At paragraph 108, Garnham J said:-

“Failure to obtain authorisation will not negate the rights under Articles 10 and 11. However, in my judgment, it will be relevant in judging the proportionality of the State’s response.”

As to the fourth point, statutory sanctions, the Judge said that the corollary of the State’s entitlement to require prior authorisation was the right of the State to impose sanctions if that authorisation is not obtained. Sanctions were not limited to those provided by the Police Reform and Social Responsibility Act 2011.  That Act does not establish an exclusive scheme for responding to demonstrations in PPSG. The power for the GLA to make Byelaws governing the management and regulation of PSG remains.

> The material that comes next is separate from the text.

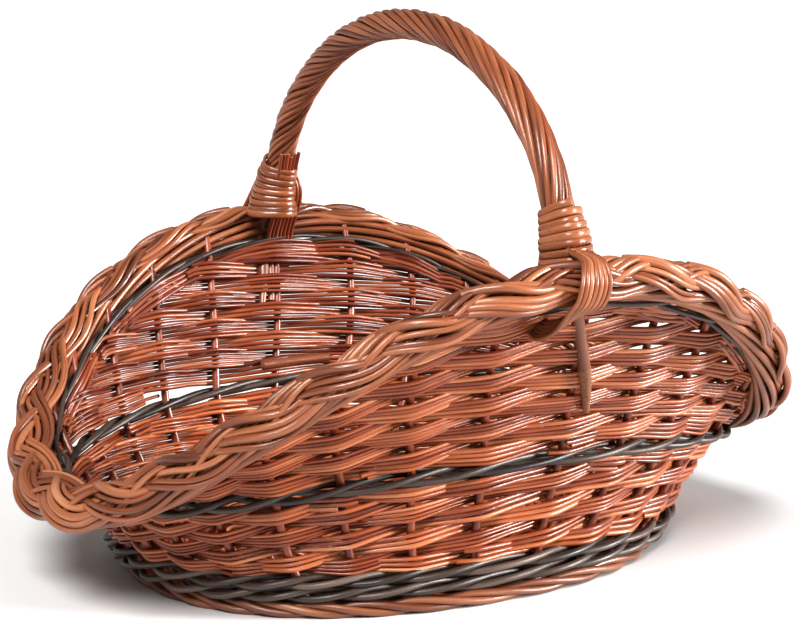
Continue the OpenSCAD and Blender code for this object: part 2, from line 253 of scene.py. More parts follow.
class Rods:
    """A set of rods that becomes one mesh. Face material 0 is bark, 1 is a cut end."""

    def __init__(self):
        self.points, self.grain, self.tone = [], [], []
        self.faces, self.materials = [], []
        self.count = 0

    def _keep(self, points, grain, tone):
        """Adds some points, and returns the number of the first."""
        start = self.count
        self.points.append(points)
        self.grain.append(grain)
        self.tone.append(np.full(len(points), tone))
        self.count += len(points)
        return start

    def rod(self, path, radius, sides, ref=None, closed=False, flat=1.0, pared=0):
        """A rod along path. radius is one number or one per point. flat squeezes the section
        along ref, which is a direction, or one per point, that is never along the path. The last
        pared rings show cut wood."""
        n = len(path)
        radius = np.broadcast_to(np.asarray(radius, float), (n,))
        if closed:
            ahead = np.roll(path, -1, axis=0) - np.roll(path, 1, axis=0)
        else:
            ahead = np.gradient(path, axis=0)
        ahead = unit(ahead)
        ref = np.broadcast_to(np.asarray([0, 0, 1.0] if ref is None else ref, float), (n, 3))
        a = unit(ref - (ref * ahead).sum(-1, keepdims=True) * ahead)
        b = np.cross(ahead, a)
        q = np.arange(sides) * 2 * math.pi / sides
        ring = flat * np.cos(q)[None, :, None] * a[:, None] + np.sin(q)[None, :, None] * b[:, None]
        points = path[:, None] + radius[:, None, None] * ring
        length = np.concatenate([[0], np.cumsum(np.linalg.norm(np.diff(path, axis=0), axis=1))])
        shift = rng.uniform(-500, 500, 3)
        grain = np.stack(np.broadcast_arrays(length[:, None] + shift[0],
                                             radius[:, None] * np.cos(q) + shift[1],
                                             radius[:, None] * np.sin(q) + shift[2]), -1)
        tone = rng.uniform()
        start = self._keep(points.reshape(-1, 3), grain.reshape(-1, 3), tone)
        rows = np.arange(n if closed else n - 1)
        i, j = np.meshgrid(rows, np.arange(sides), indexing="ij")
        k, m = (i + 1) % n, (j + 1) % sides
        quads = start + np.stack([i * sides + j, k * sides + j, k * sides + m, i * sides + m], -1)
        self.faces += quads.reshape(-1, 4).tolist()
        self.materials += [0] * ((len(rows) - pared) * sides) + [1] * (pared * sides)
        if not closed:
            self._cap(points[0], -ahead[0], radius[0], tone, True)
            self._cap(points[-1], ahead[-1], radius[-1], tone, False)

    def _cap(self, ring, outward, radius, tone, flip):
        """A cut end: a worn edge and a slightly domed face. flip is for the first end."""
        sides = len(ring)
        middle = ring.mean(axis=0)
        inner = middle + CAP_FACE * (ring - middle) + CAP_EDGE_RISE * radius * outward
        points = np.vstack([ring, inner, [middle + CAP_MIDDLE_RISE * radius * outward]])
        start = self._keep(points, points * 1.0, tone)
        for j in range(sides):
            k = (j + 1) % sides
            edge = [start + j, start + k, start + sides + k, start + sides + j]
            face = [start + sides + j, start + sides + k, start + 2 * sides]
            self.faces += [edge[::-1], face[::-1]] if flip else [edge, face]
            self.materials += [0, 1]

    def piece(self, name, bark, cut, nodes, slot):
        """Makes the mesh, and lets it stand for some CAD nodes."""
        mesh = bpy.data.meshes.new(name)
        mesh.from_pydata((np.vstack(self.points) * MM).tolist(), [], self.faces)
        mesh.polygons.foreach_set("material_index", self.materials)
        mesh.shade_smooth()
        grain = mesh.attributes.new("grain", "FLOAT_VECTOR", "POINT")
        grain.data.foreach_set("vector", np.vstack(self.grain).ravel())
        tone = mesh.attributes.new("tone", "FLOAT", "POINT")
        tone.data.foreach_set("value", np.concatenate(self.tone))
        mesh.materials.append(bark)
        mesh.materials.append(cut)
        piece = bpy.data.objects.new(name, mesh)
        bpy.context.scene.collection.objects.link(piece)
        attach(piece, "root")
        if nodes:
            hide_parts(*nodes)
        return piece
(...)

The Judge also made observations in relation to public liability insurance; and concluded that justification was established.  He said:-

“123.     In my judgment, of central significance in this case was the measured and graduated approach adopted by GLA to the threats of periodic occupation of PSG. Alternative responses, including polite requests, then removals, then arrest and prosecution of individual protesters, were tried without success. The Square was roped off, then part of it was fenced off, then most of it was fenced off. When the likelihood of occupation diminished then the fencing came down.

  1. The response waxed as the threat to the Square increased and waned as it subsided. In my judgment, it was the very definition of a proportionate response.”